India Inc, however, expressed disappointment over the growth rate and urged the RBI to cut interest rates.
“The IIP figures are disappointing. What is of serious concern is the sharp drop in electricity production even as the manufacturing sector continues to stagnate because of faltering investments,” CII director-general Chandrajit Banerjee said.
IIP (index of industrial production) has contracted 0.18 per cent in July and 1.8 per cent in June.
Manufacturing, which accounts for the bulk of industrial production, rose 2.9 per cent in August, lower than 3.9 per cent a year ago.
Mining output grew 2 per cent against a contraction of 5.5 per cent in the same month last year. Consumer goods production was up 5 per cent compared with a growth rate of 2.1 per cent a year ago.
Capital goods production contracted 1.7 per cent against 4 per cent growth a year ago. Electricity output growth slumped to 1.9 per cent from 9.5 per cent in August last year.
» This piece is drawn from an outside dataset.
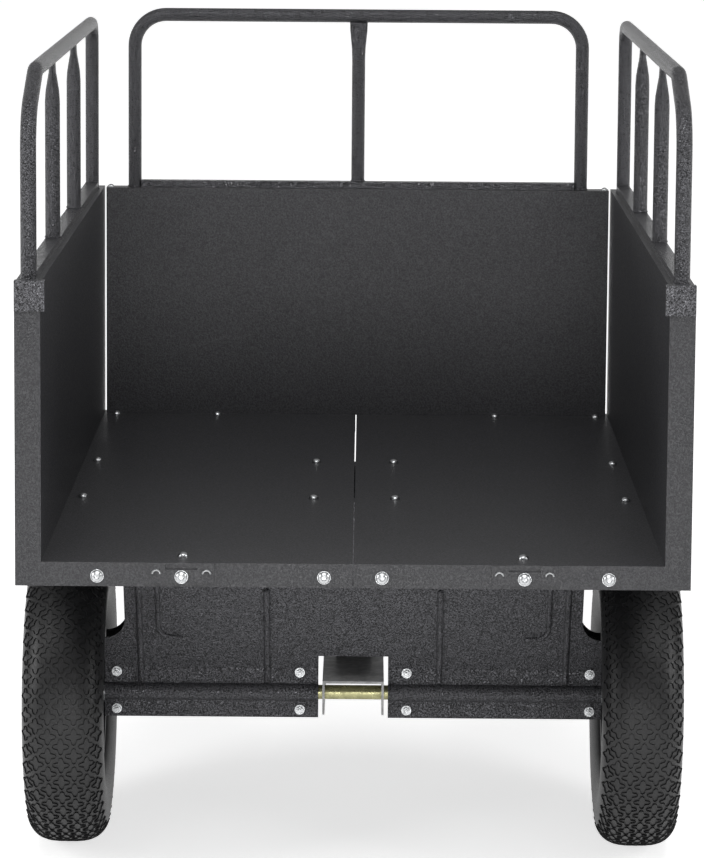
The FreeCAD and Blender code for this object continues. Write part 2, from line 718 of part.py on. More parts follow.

Sonal Varma, economist with Nomura, said, “It seems the IIP numbers have bottomed out. I am looking at 2.2 per cent industrial growth for the full fiscal year. Consumer durables are doing well. However, it has to been seen whether it can be sustained. As of now, we are not expecting any rate cuts in October.”
The apex bank is scheduled to come out with the second-quarter monetary policy review on October 30 and the September inflation numbers are scheduled on Monday.